Running out of steam?
This isn’t to say that Intel doesn’t see the writing on the wall. Amid several years of declining PC sales, and with no signs of a turnaround, Intel acknowledged the changing tides at its recent Analyst Day, where CEO Brian Krzanich and other top executives discussed the company’s direction with Wall Street analysts. They indicated that by 2021, Intel expects its PC business to generate about $30 billion, while the data center will be a $65 billion business, making it rather clear that the company is shifting its efforts to Xeon. Up to now, CPU development has started with the desktop PC market, and then Xeons followed using the new PC core. That order seems likely to be reversed soon.
Others, however, think the x86 architecture, after almost 40 years of use, might be running out of steam.
“With limits of process technologies and mature architectures, unless you re-architect from the ground up, you are not going to get more performance out of it,” says Jim McGregor, principal analyst with Tirias Research, a semiconductor analysis firm. “[There] are limits to improvements in process technology and adding new instructions. We’ve seen single-digit improvements for the last few generations now.”
The x86 has been stagnant for quite a while for two reasons, says Jim Culver, president and owner of the CPUShack Museum, a semiconductor historical site. He points to the absence of serious competition, given that AMD had essentially been a non-entity for close to a decade after shaking things up in 2003 with its 64-bit and dual-core CPUs. (AMD might be back in the game with its forthcoming Ryzen CPU, which some industry observers believe is highly competitive.)
[ Related: Ryzen CPUs explained: Everything you need to know about AMD’s disruptive multicore chips ]
The second problem Culver identifies is software.
“In the past, software would drive hardware,” he says. “Software developers would always say, ‘If we could have this we could do much better.’ But software is not so constrained by the hardware so much.

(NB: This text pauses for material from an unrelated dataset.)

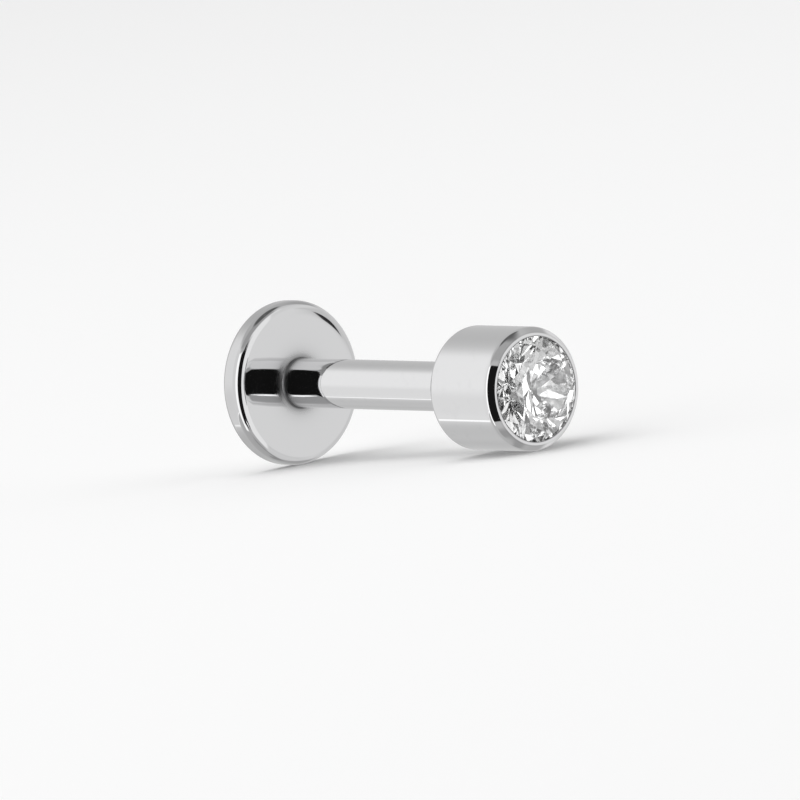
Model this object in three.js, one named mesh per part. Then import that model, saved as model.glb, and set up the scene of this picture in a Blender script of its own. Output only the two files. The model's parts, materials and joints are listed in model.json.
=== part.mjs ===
// A flat-back labret stud: a disc with its post, a bezel cup that plugs into the post, and a round
// brilliant stone. Millimetres, +Z up.
//
// The stud lies on its side on the XY plane, as an unworn one does: the rim of the disc and the
// front edge of the cup both touch the plane, and the stone points towards +X. The origin is the
// bottom centre of the stud's box.
//
// Every piece is first drawn in the stud's own frame, with its axis along +Y, the heights along it
// counted from the back face of the disc. One group then lays all of them down together.

import * as THREE from "three";

// A rounded edge is a run of arcs that pass smoothly into one another, each given by its radius
// and the degrees it turns. The disc's front is turned down a little towards its rim.

// Disc and post
const DISC_RADIUS = 2.0;
const DISC_THICKNESS = 0.69;
const DISC_BACK_EDGE = [{ radius: 0.24, turn: 90 }];
const DISC_FRONT_EDGE = [
  { radius: 0.26, turn: 35.5 },
  { radius: 0.158, turn: 32 },
  { radius: 1.2, turn: 3.5 },
  { radius: 0.16, turn: 16 },
  { radius: 3, turn: 3 },
];
const POST_RADIUS = 0.6;
const WORN_LENGTH = 6.27;
const NECK_FILLET = [
  { radius: 0.4, turn: 14 },
  { radius: 0.03, turn: 62 },
  { radius: 0.4, turn: 14 },
];
const POST_END_CHAMFER = 0.03;

// Cup, with its plain pin
const CUP_RADIUS = 1.5;
const CUP_LENGTH = 2.24;
const CUP_BACK_EDGE = [{ radius: 0.17, turn: 90 }];
const CUP_FRONT_EDGE = [
  { radius: 0.14, turn: 40.5 },
  { radius: 3, turn: 3 },
  { radius: 0.03, turn: 46.5 },
];
const LIP_OPENING_RADIUS = 1.295;
const SEAT_BORE_RADIUS = 1.05;
const CUP_FLOOR_THICKNESS = 0.7;
const PIN_RADIUS = 0.45;
const PIN_LENGTH = 2.0;
const PIN_CHAMFER = 0.08;
const SHOULDER_RADIUS = 0.61;
const SHOULDER_HEIGHT = 0.03;

// Stone
const STONE_RADIUS = 1.34;
const TABLE_RATIO = 0.57;
const CROWN_ANGLE = THREE.MathUtils.degToRad(33);
const PAVILION_ANGLE = THREE.MathUtils.degToRad(39.5);
const GIRDLE_THICKNESS = 0.07;
const TABLE_ABOVE_LIP = 0.29;
const STAR_REACH = 0.5;
const LOWER_FACET_REACH = 0.77;
const STONE_TURN = THREE.MathUtils.degToRad(22.5);

// Clearances
const PIECE_GAP = 0.02;
const BORE_EXTRA_DEPTH = 0.2;
const DRILL_POINT_DEPTH = 0.2;

// Fineness
const FLATS_AROUND = 48;
const ARC_STEP = 18;
const GIRDLE_STEPS_PER_FACET = 2;

// Heights along the stud's axis
const CUP_BACK = DISC_THICKNESS + WORN_LENGTH;
const POST_END = CUP_BACK - SHOULDER_HEIGHT - PIECE_GAP;
const LIP = CUP_BACK + CUP_LENGTH;
const TABLE = LIP + TABLE_ABOVE_LIP;

// Sizes of the stone that follow from its angles
const TABLE_RADIUS = STONE_RADIUS * TABLE_RATIO;
const GIRDLE_TOP = TABLE - (STONE_RADIUS - TABLE_RADIUS) * Math.tan(CROWN_ANGLE);
const GIRDLE_BOTTOM = GIRDLE_TOP - GIRDLE_THICKNESS;
const CULET = GIRDLE_BOTTOM - STONE_RADIUS * Math.tan(PAVILION_ANGLE);

const QUARTER = Math.PI / 2;
const FACET_STEP = Math.PI / 8;

const polishedSteel = () =>
  new THREE.MeshStandardMaterial({ color: 0xc9cacb, roughness: 0.08, metalness: 1 });
const clearStone = () =>
  new THREE.MeshStandardMaterial({ color: 0xf2f4f5, roughness: 0.02, metalness: 0 });

/**
 * The points of a run of arcs from 0, 0, as steps of radius and height. The heading is the
 * direction of travel in degrees: 0 outwards, 90 towards the stone, 180 inwards. The turns add to
 * it, or take away from it where the side is -1.
 */
function bend(heading, run, side = 1) {
  const points = [new THREE.Vector2(0, 0)];
  let degrees = heading;
  for (const { radius, turn } of run) {
    const steps = Math.ceil(turn / ARC_STEP);
    const middle = spoke(degrees, -side * radius).add(points.at(-1));
    for (let step = 1; step <= steps; step += 1) {
      points.push(spoke(degrees + (side * turn * step) / steps, side * radius).add(middle));
    }
    degrees += side * turn;
  }
  return points;
}

/** The step from an arc's middle to the point where a traveller on it has the given heading. */
function spoke(degrees, radius) {
  const angle = THREE.MathUtils.degToRad(degrees);
  return new THREE.Vector2(Math.sin(angle), -Math.cos(angle)).multiplyScalar(radius);
}

/** A run of points moved by a radius and a height. */
function moved(points, radius, height) {
  return points.map((point) => new THREE.Vector2(point.x + radius, point.y + height));
}

/** The disc's front edge, from the rim's straight side to the flat face. */
function discFrontEdge() {
  const points = bend(90, DISC_FRONT_EDGE);
  return moved(points, DISC_RADIUS, DISC_THICKNESS - points.at(-1).y);
}

/** The cup's front edge, from its straight side to the flat lip. */
function cupFrontEdge() {
  const points = bend(90, CUP_FRONT_EDGE);
  return moved(points, CUP_RADIUS, LIP - points.at(-1).y);
}

/**
 * Turns a profile of radius against height round the axis. A corner between two flats faces
 * straight down, so that the piece touches the plane on the line where a round one does.
 */
function turned(profile) {
  return new THREE.LatheGeometry(profile, FLATS_AROUND);
}

/** The disc, rounded at both edges, with the post standing on it and a blind bore in its end. */
function discAndPost() {
  const back = bend(0, DISC_BACK_EDGE);
  const neck = bend(180, NECK_FILLET, -1);
  const boreRadius = PIN_RADIUS + PIECE_GAP;
  const boreFloor = CUP_BACK - PIN_LENGTH - BORE_EXTRA_DEPTH;
  return turned([
    new THREE.Vector2(0, 0),
    ...moved(back, DISC_RADIUS - back.at(-1).x, 0),
    ...discFrontEdge(),
    ...moved(neck, POST_RADIUS - neck.at(-1).x, DISC_THICKNESS),
    new THREE.Vector2(POST_RADIUS, POST_END - POST_END_CHAMFER),
    new THREE.Vector2(POST_RADIUS - POST_END_CHAMFER, POST_END),
    new THREE.Vector2(boreRadius, POST_END),
    new THREE.Vector2(boreRadius, boreFloor),
    new THREE.Vector2(0, boreFloor - DRILL_POINT_DEPTH),
  ]);
}

/**
 * The straight-sided cup: pin and low shoulder behind, a rounded bevel in front, a thin lip over
 * the stone, a cone seat. The shoulder meets the post's end, so that nothing overhangs the cup's
 * back face.
 */
function cupAndPin() {
  const wallRadius = STONE_RADIUS + PIECE_GAP;
  const crownSlope = Math.tan(CROWN_ANGLE);
  const lipEdge = TABLE - (LIP_OPENING_RADIUS - TABLE_RADIUS) * crownSlope + 2 * PIECE_GAP;
  const lipRoot = lipEdge - (wallRadius - LIP_OPENING_RADIUS) * crownSlope;
  const seatTop = GIRDLE_BOTTOM - PIECE_GAP;
  const seatBottom = seatTop - (wallRadius - SEAT_BORE_RADIUS) * Math.tan(PAVILION_ANGLE);
  const pinTip = CUP_BACK - PIN_LENGTH;
  const back = bend(0, CUP_BACK_EDGE);
  return turned([
    new THREE.Vector2(0, pinTip),
    new THREE.Vector2(PIN_RADIUS - PIN_CHAMFER, pinTip),
    new THREE.Vector2(PIN_RADIUS, pinTip + PIN_CHAMFER),
    new THREE.Vector2(PIN_RADIUS, CUP_BACK - SHOULDER_HEIGHT),
    new THREE.Vector2(SHOULDER_RADIUS, CUP_BACK - SHOULDER_HEIGHT),
    new THREE.Vector2(SHOULDER_RADIUS, CUP_BACK),
    ...moved(back, CUP_RADIUS - back.at(-1).x, CUP_BACK),
    ...cupFrontEdge(),
    new THREE.Vector2(LIP_OPENING_RADIUS, LIP),
    new THREE.Vector2(LIP_OPENING_RADIUS, lipEdge),
    new THREE.Vector2(wallRadius, lipRoot),
    new THREE.Vector2(wallRadius, seatTop),
    new THREE.Vector2(SEAT_BORE_RADIUS, seatBottom),
    new THREE.Vector2(SEAT_BORE_RADIUS, CUP_BACK + CUP_FLOOR_THICKNESS),
    new THREE.Vector2(0, CUP_BACK + CUP_FLOOR_THICKNESS),
  ]);
}

/** A point of the stone at a radius, a height and an angle counted in sixteenths of a turn. */
function stonePoint(radius, height, sixteenths) {
  const angle = sixteenths * FACET_STEP + STONE_TURN;
  return new THREE.Vector3(radius * Math.sin(angle), height, radius * Math.cos(angle));
}

/** The height at which the plane through three points passes over a place given by its x and z. */
function heightOnPlane(a, b, c, place) {
  const plane = new THREE.Plane().setFromCoplanarPoints(a, b, c);
  return -(plane.normal.x * place.x + plane.normal.z * place.z + plane.constant) / plane.normal.y;
}

/** The round edge of one girdle facet: points on the girdle circle that lie in the facet's plane. */
function girdleArc(tip, height, from, to) {
  const start = stonePoint(STONE_RADIUS, height, from);
  const end = stonePoint(STONE_RADIUS, height, to);
  const points = [start];
  for (let step = 1; step < GIRDLE_STEPS_PER_FACET; step += 1) {
    const between = from + ((to - from) * step) / GIRDLE_STEPS_PER_FACET;
    const point = stonePoint(STONE_RADIUS, height, between);
    point.y = heightOnPlane(tip, start, end, point);
    points.push(point);
  }
  points.push(end);
  return points;
}

/** A round brilliant: table, 8 stars, 8 kites, 16 upper and 16 lower girdle facets, 8 mains. */
function brilliant() {
  const corners = [];
  const facet = (...points) => {
    for (let i = 1; i < points.length - 1; i += 1) {
      corners.push(points[0], points[i], points[i + 1]);
    }
  };
  const starRadius = TABLE_RADIUS + STAR_REACH * (STONE_RADIUS - TABLE_RADIUS);
  const starHeight =
    TABLE - (starRadius * Math.cos(FACET_STEP) - TABLE_RADIUS) * Math.tan(CROWN_ANGLE);
  const lowerRadius = STONE_RADIUS * (1 - LOWER_FACET_REACH);
  const lowerHeight = CULET + lowerRadius * Math.cos(FACET_STEP) * Math.tan(PAVILION_ANGLE);
  const culet = stonePoint(0, CULET, 0);
  const table = [];
  for (let main = 0; main < 16; main += 2) {
    const tableCorner = stonePoint(TABLE_RADIUS, TABLE, main);
    const star = stonePoint(starRadius, starHeight, main + 1);
    const lowerTip = stonePoint(lowerRadius, lowerHeight, main + 1);
    const kiteFoot = stonePoint(STONE_RADIUS, GIRDLE_TOP, main);
    const mainFoot = stonePoint(STONE_RADIUS, GIRDLE_BOTTOM, main);
    table.push(tableCorner);
    facet(tableCorner, star, stonePoint(TABLE_RADIUS, TABLE, main + 2));
    facet(tableCorner, stonePoint(starRadius, starHeight, main - 1), kiteFoot, star);
    facet(culet, lowerTip, mainFoot, stonePoint(lowerRadius, lowerHeight, main - 1));
    for (const half of [0, 1]) {
      const upper = girdleArc(star, GIRDLE_TOP, main + half, main + half + 1);
      const lower = girdleArc(lowerTip, GIRDLE_BOTTOM, main + half, main + half + 1);
      facet(star, ...upper);
      facet(lowerTip, ...lower.toReversed());
      for (let i = 1; i < upper.length; i += 1) {
        facet(upper[i - 1], lower[i - 1], lower[i], upper[i]);
      }
    }
  }
  facet(...table);
  const geometry = new THREE.BufferGeometry().setFromPoints(corners);
  geometry.computeVertexNormals();
  return geometry;
}

function piece(name, geometry, material) {
  const mesh = new THREE.Mesh(geometry, material);
  mesh.name = name;
  return mesh;
}

/** The angle that brings the lowest points of the disc's rim and the cup's front edge level. */
function restingTilt() {
  const apart = cupFrontEdge()[0].y - discFrontEdge()[0].y;
  return Math.atan2(DISC_RADIUS - CUP_RADIUS, apart);
}

const stud = new THREE.Group();
stud.add(piece("disc_post", discAndPost(), polishedSteel()));
stud.add(piece("bezel_cup", cupAndPin(), polishedSteel()));
stud.add(piece("stone", brilliant(), clearStone()));
stud.rotation.z = -QUARTER - restingTilt();

const laid = new THREE.Group();
laid.add(stud);
laid.rotation.x = QUARTER;

const assembly = new THREE.Group();
assembly.add(laid);
assembly.updateMatrixWorld(true);
const box = new THREE.Box3().setFromObject(assembly, true);
const middle = box.getCenter(new THREE.Vector3());
laid.position.set(-middle.x, -middle.y, -box.min.z);

export default assembly;
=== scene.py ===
"""A flat-back labret stud lying on its side: a polished steel disc with its post, a bezel cup
plugged into the post, and a clear round brilliant in the cup's mouth.

Both metal pieces are turned, so each is a profile of height and radius carried round the stud's
axis. The stone is a set of flat facets whose corners lie on a few named circles. All places along
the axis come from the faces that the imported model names, and all sizes are in metres.
"""

import json
import math

import bpy
import numpy as np
from mathutils import Matrix, Vector


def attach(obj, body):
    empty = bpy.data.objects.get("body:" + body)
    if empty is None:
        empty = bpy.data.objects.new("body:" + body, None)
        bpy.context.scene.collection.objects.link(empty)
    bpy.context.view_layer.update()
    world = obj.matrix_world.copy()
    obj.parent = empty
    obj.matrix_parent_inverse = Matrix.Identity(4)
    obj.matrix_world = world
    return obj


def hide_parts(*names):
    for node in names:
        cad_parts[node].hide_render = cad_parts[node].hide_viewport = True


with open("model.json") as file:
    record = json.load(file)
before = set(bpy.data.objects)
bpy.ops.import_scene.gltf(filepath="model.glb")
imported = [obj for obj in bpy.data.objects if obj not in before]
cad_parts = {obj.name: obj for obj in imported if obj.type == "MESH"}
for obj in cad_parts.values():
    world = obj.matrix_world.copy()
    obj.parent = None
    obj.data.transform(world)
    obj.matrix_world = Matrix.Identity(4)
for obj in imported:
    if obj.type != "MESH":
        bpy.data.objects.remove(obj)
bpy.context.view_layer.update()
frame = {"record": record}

MM = 0.001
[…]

You can do more, but not so limited as you used to be.” The only real software to challenge the limits of hardware is virtual reality, he notes.
Does IT need the speed?
The lack of speed may be an issue to gamers, Photoshop editors and CAD designers, but does it really matter to an office worker using Office 365 and Salesforce.com? Intel’s Srivatsa says there are innovations coming in other areas that are of value to the office worker, starting with low-power CPUs.
“A lot of business users still buy desktops for performance but they care about TCO (total cost of ownership),” he says. “We’ve got a robust 35 and 65 watt line showing up in many PCs from top OEMs, with small systems that offer TCO from power consumption and free up space, which can be a cost on the company.”
[ Related: Intel’s Kaby Lake chip is a must-have for 4K video fiends ]
Intel is also working around vPro, its silicon-based security platform, to limit vulnerabilities, as well as Intel Authenticate technology to reduce exposure to hacking.
“These are platform enhancements very specific to IT decision makers to make PCs more manageable and focus around security and securing the platform,” Srivatsa says.
Culver concedes that a faster CPU is not a necessary feature for an Office 365 user at the moment.
“You need redundancy in connecting to the cloud,” he says. “You shift from computing power to networking power. How fast can I connect to the cloud? That’s your biggest issue these days. When your connection goes down, how do you deal with that?”
A shift to artificial intelligence
McGregor thinks that intelligent agents, rather than the PC, are the center of innovation.
“Going forward, there will be more productivity devices like assistants on your desk, and when we get to new architectures, we will see intelligent devices come all around us,” he says.
He notes that since 2015, Intel has acquired five companies involved in deep learning and artificial intelligence.
“I think they realized they were behind and they are trying to jump start that by bringing it in house. Intel definitely gets it,” McGregor says.
But Intel is still focused on the PC. It is looking at improving overall PC performance beyond just the CPU. “We are going to address all areas of a system that bottleneck performance. For generic use, these things are technically conflated. The PC feels slow, but the problem is in the storage subsystem not the CPU,” Srivatsa says.
“When we look at it we look at the desktop from a total platform perspective,” he adds. “We have made investments in memory side, with 3D Crosspoint, we’ve accelerated SSD performance and performance for people who use a hard drive. There’s a ton of opportunity to improve performance of a disk drive. We do have ingredients to offer there.”